# [Set exercise]
Retype only what runs from the line that contains "cad_parts[node].hide_render = cad_parts[node].hide_viewport" through the last line of the listing below, both lines included.

# [Supplied data]
- - - - -
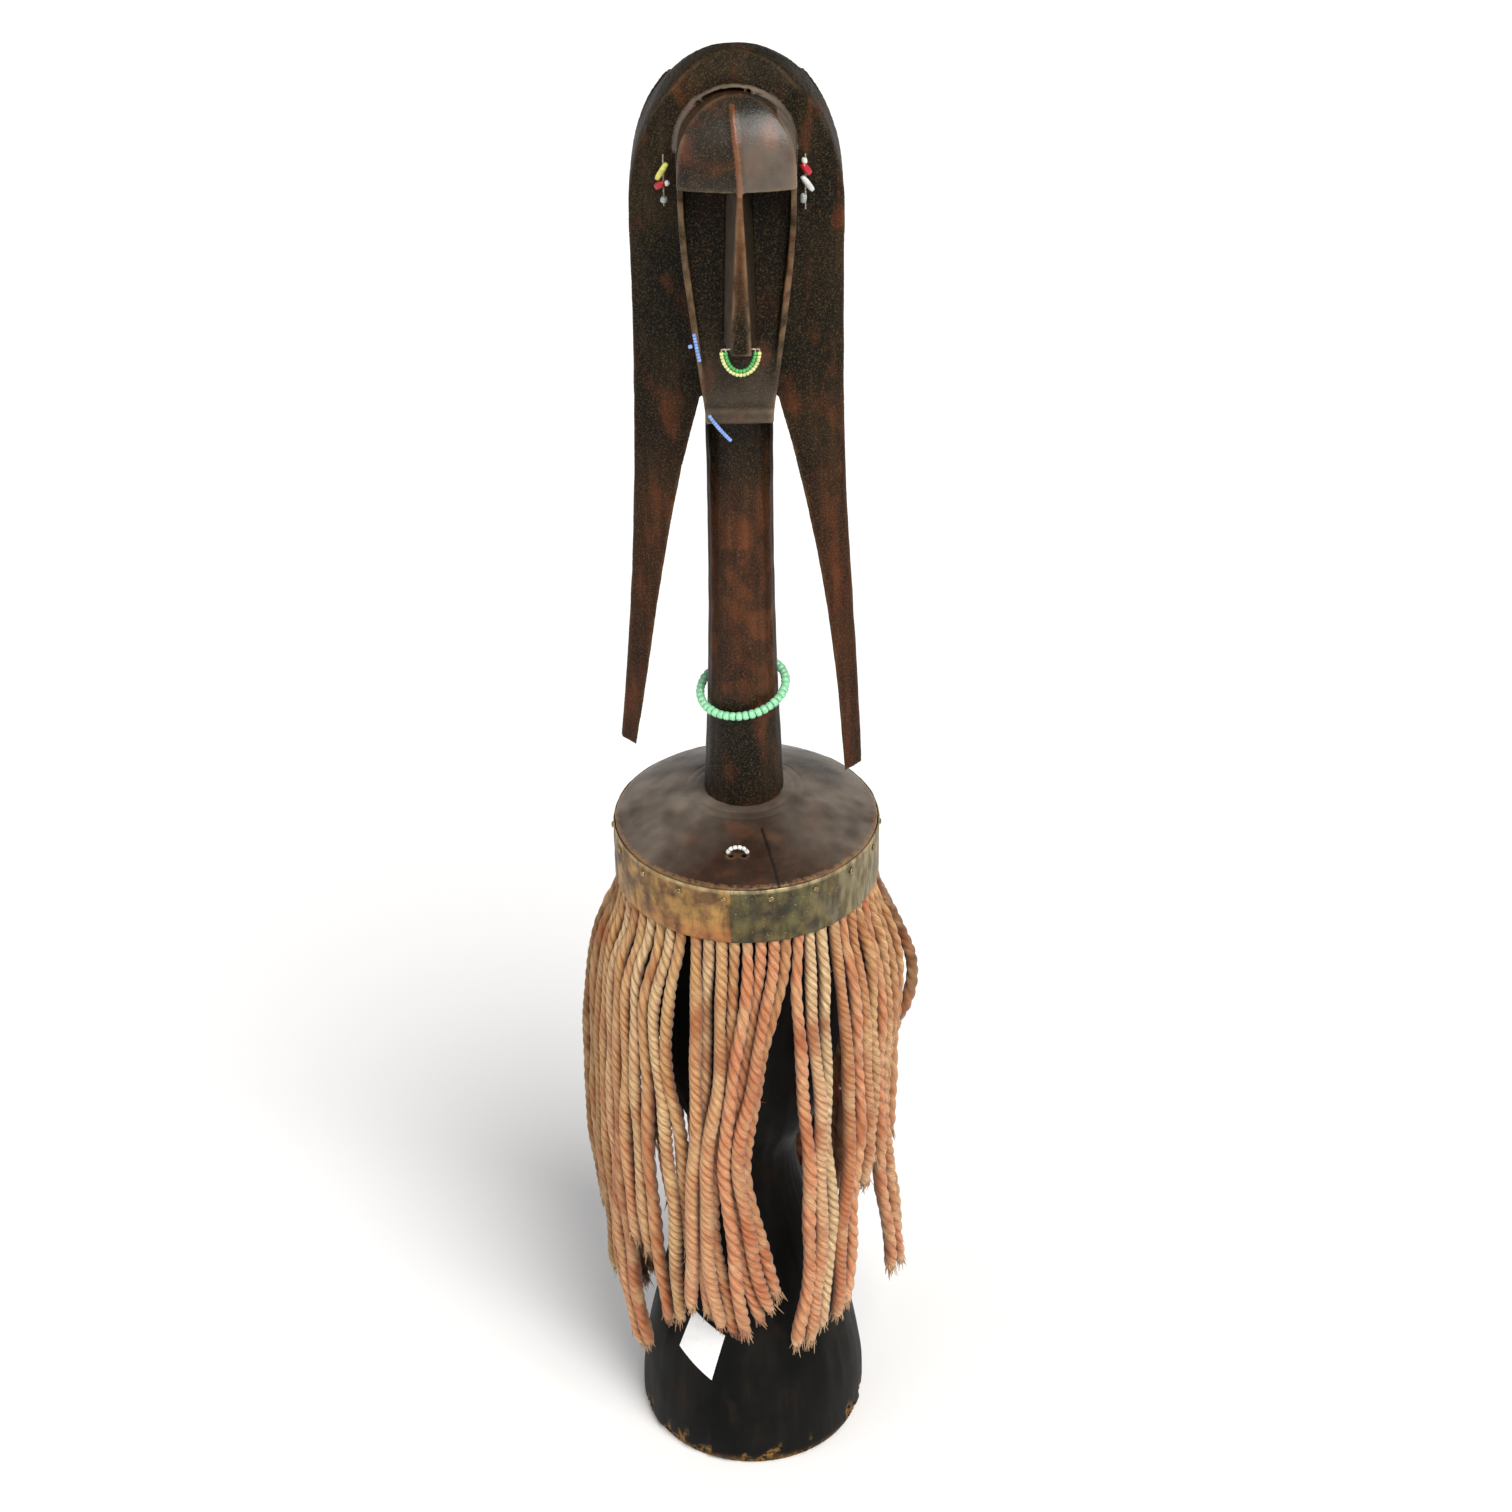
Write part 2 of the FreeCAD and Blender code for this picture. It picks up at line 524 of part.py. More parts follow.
# Every cord starts in the rebate, comes out below the band and then follows its own list of
# (angle, radius) at the levels below, as far as it reaches. The last entry is its cut end's
# (angle, radius, height). Lift moves its middle points up or down.
CORD_TOP = 332.0
CORD_OUT = 312.0
LEVELS = (289.0, 250.0, 207.0, 165.0, 125.0, 88.0)
FRONT_CORDS = [
    # number, angle at the band, lift, (angle, radius) at each level, (angle, radius, height) at the end
    (-15, -90, 0, [(-90, 69), (-90, 73), (-90, 75), (-90, 73)], (-90, 70, 124)),
    (-14, -84, 4, [(-84.5, 67), (-85, 70), (-85, 72), (-85, 71)], (-85.1, 69, 131)),
    (-13, -78, -3, [(-79, 66), (-79.5, 69), (-80, 70), (-80, 70), (-80.5, 68)], (-81, 66, 92)),
    (-12, -72, 2,
     [(-73.5, 65), (-74, 67), (-75, 69), (-75, 68), (-75.5, 66.5), (-76.5, 63)], (-74, 58, 57)),
    (-11, -66, -4,
     [(-68, 65), (-68.7, 67), (-69.8, 67), (-70.5, 66), (-70.5, 66), (-71.5, 63)], (-67, 58, 52)),
    (-10, -60, 3,
     [(-62.5, 64), (-63.4, 66), (-64.5, 66), (-65.5, 66), (-65.5, 64), (-66, 61)], (-62, 57, 56)),
    (-9, -54, -2, [(-57, 64), (-58, 65), (-59, 66), (-59, 66)], (-57.5, 63.5, 131)),
    (-8, -48, 3, [(-51.5, 63), (-53, 64), (-52.5, 65), (-51.5, 64)], (-51.5, 61.5, 126)),
    (-7, -42.2, -3, [(-46.5, 63), (-48, 63), (-46, 64), (-47, 63), (-45, 60.5)], (-44.5, 57, 86)),
    (-6, -36.4, 2, [(-40.5, 62.5), (-43, 62.5), (-36.5, 63.5), (-34, 63.5), (-35, 61.5)], (-36, 58.5, 92)),
    (-5, -30.7, -2, [(-35.5, 62), (-38, 61.5), (-30.5, 60.5), (-30, 59.5)], (-29, 59, 135)),
    (-4, -23.6, 3, [(-22.5, 62.5), (-21.5, 63), (-22.5, 65), (-25, 65), (-26, 63.5)], (-27, 62, 106)),
    (-3, -17.9, -1, [(-18, 58), (-20.5, 57.8), (-20.7, 60), (-22.5, 60), (-21.5, 60)], (-20, 60, 104)),
    (-2, -12, 1, [(-11, 62), (-12, 64), (-17, 65.6), (-19, 65.5), (-17, 65)], (-14, 62, 99)),
    (-1, -6, -2, [(-6.5, 58.5), (-10, 59), (-15.5, 60.5), (-17, 60.5), (-13.5, 60.5)], (-8.5, 59.5, 94)),
    (0, 0, 4, [(-1.5, 62.5), (-5.5, 64.8), (-11.5, 65.5), (-8.5, 65.5), (-6.5, 64.5)], (-3, 63, 95)),
    (1, 6, -3, [(3, 59), (-4, 59), (-9, 60.5), (-6, 60.5), (-2, 60)], (3.5, 59, 101)),
    (2, 12, 3, [(8, 62.5), (1.5, 65.2), (-5.5, 65.8), (-2.5, 65.5), (3, 65)], (7.5, 64, 112)),
    (3, 17.7, -9, [(10.5, 59), (2, 59.6), (-3.5, 60.8), (2.5, 60.5)], (11, 61, 117)),
    (4, 23.4, 2, [(19.5, 62.5), (21.5, 63), (23.5, 64.5), (25, 64.5), (25, 63.5)], (20.5, 60, 82)),
    (5, 29.1, -3, [(25, 62.5), (29, 64.5), (28.5, 65.5), (30, 65), (29.5, 64)], (26, 61, 84)),
    (6, 34.8, 4, [(34.5, 60), (34.5, 59.5), (34.5, 59.5), (37, 61.5), (36, 62)], (32, 60, 90)),
    (7, 42.4, -2, [(41.5, 62.5), (43.3, 63), (46, 64.5), (41, 64.5), (41.5, 63)], (41.5, 60, 90)),
    (8, 48.1, 3, [(47.5, 63), (48.6, 63.8), (51, 65), (47, 64.5), (46.5, 63.5)], (47, 61, 96)),
    (9, 54, -4, [(53.3, 63), (53.7, 64.8), (57, 65)], (57.5, 62.5, 163)),
    (10, 60, 2, [(59.5, 63.5), (59.4, 65), (62, 63.5)], (63.5, 62, 170)),
    (11, 66, -3, [(65.5, 64), (65.4, 65.5), (67.5, 63.5), (69.8, 64.5), (74, 67.5)], (77, 69, 92)),
    (12, 72, 3, [(71.5, 64.5), (71.3, 66), (73.3, 63.5), (76, 65), (80, 69)], (84, 71.5, 91)),
    (13, 78, -2, [(77.7, 65.5), (78, 67.5), (79.2, 63), (81, 61.5)], (85, 63, 131)),
    (14, 84, 3, [(84.3, 66), (84.6, 69), (85.1, 65)], (85.1, 66, 170)),
    (15, 90, 6, [(90, 66.5), (90, 78.3)], (90, 68, 232)),
]


def cord_points(start_angle, lift, stations, end):
    points = [around(start_angle, size("cord_ring_radius"), CORD_TOP)]
    points.append(around(start_angle, size("cord_ring_radius") + 0.6, CORD_OUT))
    for (angle, radius), level in zip(stations, LEVELS):
        points.append(around(angle, radius, level + lift))
    points.append(around(*end))
    return points


def mirrored(cord):
    """The same cord turned to the back of the skirt, for the side away from the face."""
    number, start, lift, stations, (end_angle, end_radius, end_z) = cord
    back_stations = [(180 - angle, radius) for angle, radius in stations]
    return (number, 180 - start, lift, back_stations, (180 - end_angle, end_radius, end_z))


BACK_CORDS = [mirrored(cord) for cord in FRONT_CORDS if abs(cord[0]) < 15]
LONG_BACK_NUMBERS = (-12, -11, -10, -7, 0, 4, 7, 11, 12)


def side_name(number):
    if number == 0:
        return "centre"
    return f"{'left' if number < 0 else 'right'}_{abs(number):02d}"


bend_radii = []


def cord_solid(label, cord):
    solid, length, radii = tube(cord_points(*cord[1:]), size("cord_diameter"))
    bend_radii.extend(radii)
    print(label, f"length {length:.0f}", "radii", " ".join(f"{r:.0f}" for r in radii))
    return solid


for cord in FRONT_CORDS:
    label = f"skirt_cord_front_{side_name(cord[0])}"
    add_solid(label, cord_solid(label, cord))

grouped = {"left": [], "right": []}
for cord in BACK_CORDS:
    label = f"skirt_cord_back_{side_name(cord[0])}"
    solid = cord_solid(label, cord)
    if cord[0] in LONG_BACK_NUMBERS:
        add_solid(label, solid)
        continue
    grouped["left" if cord[0] < 0 else "right"].append(solid)
for side, solids in grouped.items():
    add_solid(f"skirt_cords_back_{side}", Part.makeCompound(solids))
print(f"shortest bend radius {min(bend_radii):.1f}")


# Bead strings: every bead is a short tube on a thread.

def bead(centre, direction, diameter, length):
    """A bead with a hole for its thread, lying along a direction."""
    direction = V(direction)
    direction.normalize()
    foot = centre - direction * (length / 2)
    hole = size("thread_diameter") / 2 + 0.1
    body = Part.makeCylinder(diameter / 2, length, foot, direction)
    rounded = body.makeFillet(0.22 * diameter, [e for e in body.Edges if isinstance(e.Curve, Part.Circle)])
    return rounded.cut(Part.makeCylinder(hole, length, foot, direction))


def beads_on(edge, count, diameter, pitch_fill=0.94):
    """Beads spaced evenly along an edge or wire of one curve."""
    pitch = edge.Length / count
    solids = []
    for step in range(count):
        at = edge.getParameterByLength((step + 0.5) * pitch)
        solids.append(bead(edge.valueAt(at), edge.tangentAt(at), diameter, pitch * pitch_fill))
    return solids


def thread_along(edge_wire, start, direction):
    section = Part.Wire(Part.makeCircle(size("thread_diameter") / 2, start, direction))
    return edge_wire.makePipeShell([section], True, True)


# Neck string: a loose tilted loop that rests where the neck widens.
NECK_LOOP_RADIUS = 18.7
NECK_LOOP_Z = 412.0
NECK_LOOP_TILT = 15.0
NECK_LOOP_LOW_ANGLE = -40.0
NECK_BEADS = 42
low = around(NECK_LOOP_LOW_ANGLE, 1.0, 0)
tilt = math.radians(NECK_LOOP_TILT)
loop_axis = low * math.sin(tilt) + V(0, 0, math.cos(tilt))
loop_centre = V(HEAD_X, NECK_Y, NECK_LOOP_Z)
neck_loop = Part.makeCircle(NECK_LOOP_RADIUS, loop_centre, loop_axis)
neck_thread = Part.makeTorus(NECK_LOOP_RADIUS, size("thread_diameter") / 2, loop_centre, loop_axis)
add_solid("neck_thread", neck_thread)
add_solid("neck_beads", Part.makeCompound(beads_on(neck_loop, NECK_BEADS, size("neck_bead_diameter"))))

# Nose ring: a thread through the septum with an inner and an outer row of beads below the tip.
NOSE_LOOP_DROP = 1.1
NOSE_LOOP_STRETCH = 2.5
NOSE_ROWS = (("green", 5.7, 15), ("cream", 7.3, 19))


def nose_row(radius):
    """The lower half of an ellipse, a little deeper than it is wide."""
    centre = NOSE_HOLE - V(0, 0, NOSE_LOOP_DROP)
    lowest = centre - V(0, 0, radius + NOSE_LOOP_STRETCH)
    ellipse = Part.Ellipse(lowest, centre + V(radius, 0, 0), centre)
    return Part.ArcOfEllipse(ellipse, -math.pi / 2, math.pi / 2).toShape()


threads = []
for colour, radius, count in NOSE_ROWS:
    row = nose_row(radius)
    add_solid(f"nose_beads_{colour}", Part.makeCompound(beads_on(row, count, size("small_bead_diameter"))))
    left_end = NOSE_HOLE + V(-radius, 0, 0)
    right_end = NOSE_HOLE + V(radius, 0, 0)
    drop = V(0, 0, -NOSE_LOOP_DROP)
    path = Part.Wire([line(left_end, left_end + drop), row, line(right_end + drop, right_end)])
    threads.append(thread_along(path, left_end, V(0, 0, -1)))
outer_radius = NOSE_ROWS[-1][1]
bar = Part.makeCylinder(
    size("thread_diameter") / 2, 2 * outer_radius, NOSE_HOLE - V(outer_radius, 0, 0), V(1, 0, 0))
add_solid("nose_ring_thread", bar.fuse(threads))

# Ear drops: a stiff thread hooked into a hole in the coiffure, with odd beads on its hanging part.
EAR_DROP_Y = -15.2
EAR_THREAD_END = -7.0
EAR_BEADS = {
    "left": [(7.6, 2.4), (4.2, 3.2), (2.0, 2.2), (2.4, 3.0)],
    "right": [(2.0, 2.4), (5.2, 3.2), (7.2, 2.4), (3.6, 3.0)],
}
for side, hook_x in EAR_X.items():
    hook = V(hook_x, EAR_DROP_Y, EAR_Z)
    pin = Part.makeCylinder(
        size("thread_diameter") / 2, EAR_THREAD_END - EAR_DROP_Y, hook, V(0, 1, 0))
    reach = 1.5
    solids = []
    for length, diameter in EAR_BEADS[side]:
        solids.append(bead(hook - V(0, 0, reach + length / 2), V(0, 0, 1), diameter, length))
        reach += length + 0.15
    cord_end = Part.makeCylinder(size("thread_diameter") / 2, reach + 1.0, hook, V(0, 0, -1))
    elbow = Part.makeSphere(size("thread_diameter") / 2, hook)
    add_solid(f"{side}_ear_thread", pin.fuse([cord_end, elbow]))
    add_solid(f"{side}_ear_beads", Part.makeCompound(solids))

# Chin strand: beads on the left rim beside a small knot, and again where the thread leaves the lip.
CHIN_RUNS = (
    (9, [V(-17.9, -34.0, 596.3), V(-17.0, -34.5, 590.5), V(-15.9, -34.9, 584.8)]),
    (12, [V(-12.6, -37.7, 563.0), V(-9.0, -37.4, 556.8), V(-4.2, -34.5, 550.3)]),
)
chin_solids = [bead(V(-19.4, -33.8, 590.8), V(1, 0, 0.3), size("small_bead_diameter"), 1.6)]
for count, route in CHIN_RUNS:
    chin_solids += beads_on(spline(route), count, size("small_bead_diameter"))
add_solid("chin_bead_strand", Part.makeCompound(chin_solids))

# Chest loop: a little arch of white beads out of one hole in the disc and into another.
CHEST_BEADS = 6
dome_drop = dome_radius - math.sqrt(dome_radius ** 2 - CHEST.x ** 2 - CHEST.y ** 2)
chest_foot = V(CHEST.x, CHEST.y, DISC_TOP - dome_drop + 0.9)
chest_half = CHEST_HOLE_SPAN / 2
chest_arch = Part.Arc(chest_foot + V(-chest_half - 1.6, 0, 0), chest_foot + V(0, -0.8, 3.0),
                      chest_foot + V(chest_half + 1.6, 0, 0)).toShape()
add_solid("chest_bead_loop", Part.makeCompound(beads_on(chest_arch, CHEST_BEADS, 2.0, 0.84)))


doc.recompute()
for obj in doc.Objects:
    bad = {"Invalid", "Error"} & set(obj.State)
    if bad:
        raise RuntimeError(f"{obj.Name} is {bad}")
for obj in NODES:
    if obj.Shape.isNull() or not obj.Shape.isValid() or not obj.Shape.Solids:
        raise RuntimeError(f"{obj.Label} has no valid solid")
for obj in NODES:
    obj.Shape.exportStep(f"parts/{obj.Label}.step")
    box = obj.Shape.BoundBox
    spans = (box.XMin, box.XMax, box.YMin, box.YMax, box.ZMin, box.ZMax)
    print(f"{obj.Label:34s} solids {len(obj.Shape.Solids):3d} volume {obj.Shape.Volume:10.1f}",
          " ".join(f"{value:7.1f}" for value in spans))
print(len(NODES), "nodes")
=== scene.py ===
import math
import random

import bmesh
import bpy
import numpy as np
from mathutils import Matrix, Vector, noise


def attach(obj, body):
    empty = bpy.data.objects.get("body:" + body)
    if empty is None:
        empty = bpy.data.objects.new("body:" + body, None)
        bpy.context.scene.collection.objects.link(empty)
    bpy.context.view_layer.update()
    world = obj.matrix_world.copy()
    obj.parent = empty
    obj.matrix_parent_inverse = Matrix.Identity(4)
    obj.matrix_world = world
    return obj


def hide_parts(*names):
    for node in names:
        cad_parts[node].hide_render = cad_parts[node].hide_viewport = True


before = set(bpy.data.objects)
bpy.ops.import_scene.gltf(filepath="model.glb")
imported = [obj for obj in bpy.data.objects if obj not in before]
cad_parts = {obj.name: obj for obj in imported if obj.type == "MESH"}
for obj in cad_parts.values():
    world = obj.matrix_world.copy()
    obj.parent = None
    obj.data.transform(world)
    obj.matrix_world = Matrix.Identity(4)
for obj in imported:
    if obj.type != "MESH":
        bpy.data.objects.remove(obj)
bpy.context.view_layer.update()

# Carved ancestor figure. Metres, +Z up, the face looks along -Y. Angles round the figure are
# degrees from the front (-Y), positive towards +X.


def around(angle, radius, z):
    a = math.radians(angle)
    return Vector((radius * math.sin(a), -radius * math.cos(a), z))


# Camera: the photograph's angle, looking down on the figure, leaning a little to one side.

CAMERA_DISTANCE = 1.0897
CAMERA_HEIGHT = 1.0897
CAMERA_PITCH = 33.107
CAMERA_ROLL = -0.72
CAMERA_LENS = 71.1
CAMERA_SHIFT = 0.0069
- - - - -
# [Final answer]
        cad_parts[node].hide_render = cad_parts[node].hide_viewport = True


before = set(bpy.data.objects)
bpy.ops.import_scene.gltf(filepath="model.glb")
imported = [obj for obj in bpy.data.objects if obj not in before]
cad_parts = {obj.name: obj for obj in imported if obj.type == "MESH"}
for obj in cad_parts.values():
    world = obj.matrix_world.copy()
    obj.parent = None
    obj.data.transform(world)
    obj.matrix_world = Matrix.Identity(4)
for obj in imported:
    if obj.type != "MESH":
        bpy.data.objects.remove(obj)
bpy.context.view_layer.update()

# Carved ancestor figure. Metres, +Z up, the face looks along -Y. Angles round the figure are
# degrees from the front (-Y), positive towards +X.


def around(angle, radius, z):
    a = math.radians(angle)
    return Vector((radius * math.sin(a), -radius * math.cos(a), z))


# Camera: the photograph's angle, looking down on the figure, leaning a little to one side.

CAMERA_DISTANCE = 1.0897
CAMERA_HEIGHT = 1.0897
CAMERA_PITCH = 33.107
CAMERA_ROLL = -0.72
CAMERA_LENS = 71.1
CAMERA_SHIFT = 0.0069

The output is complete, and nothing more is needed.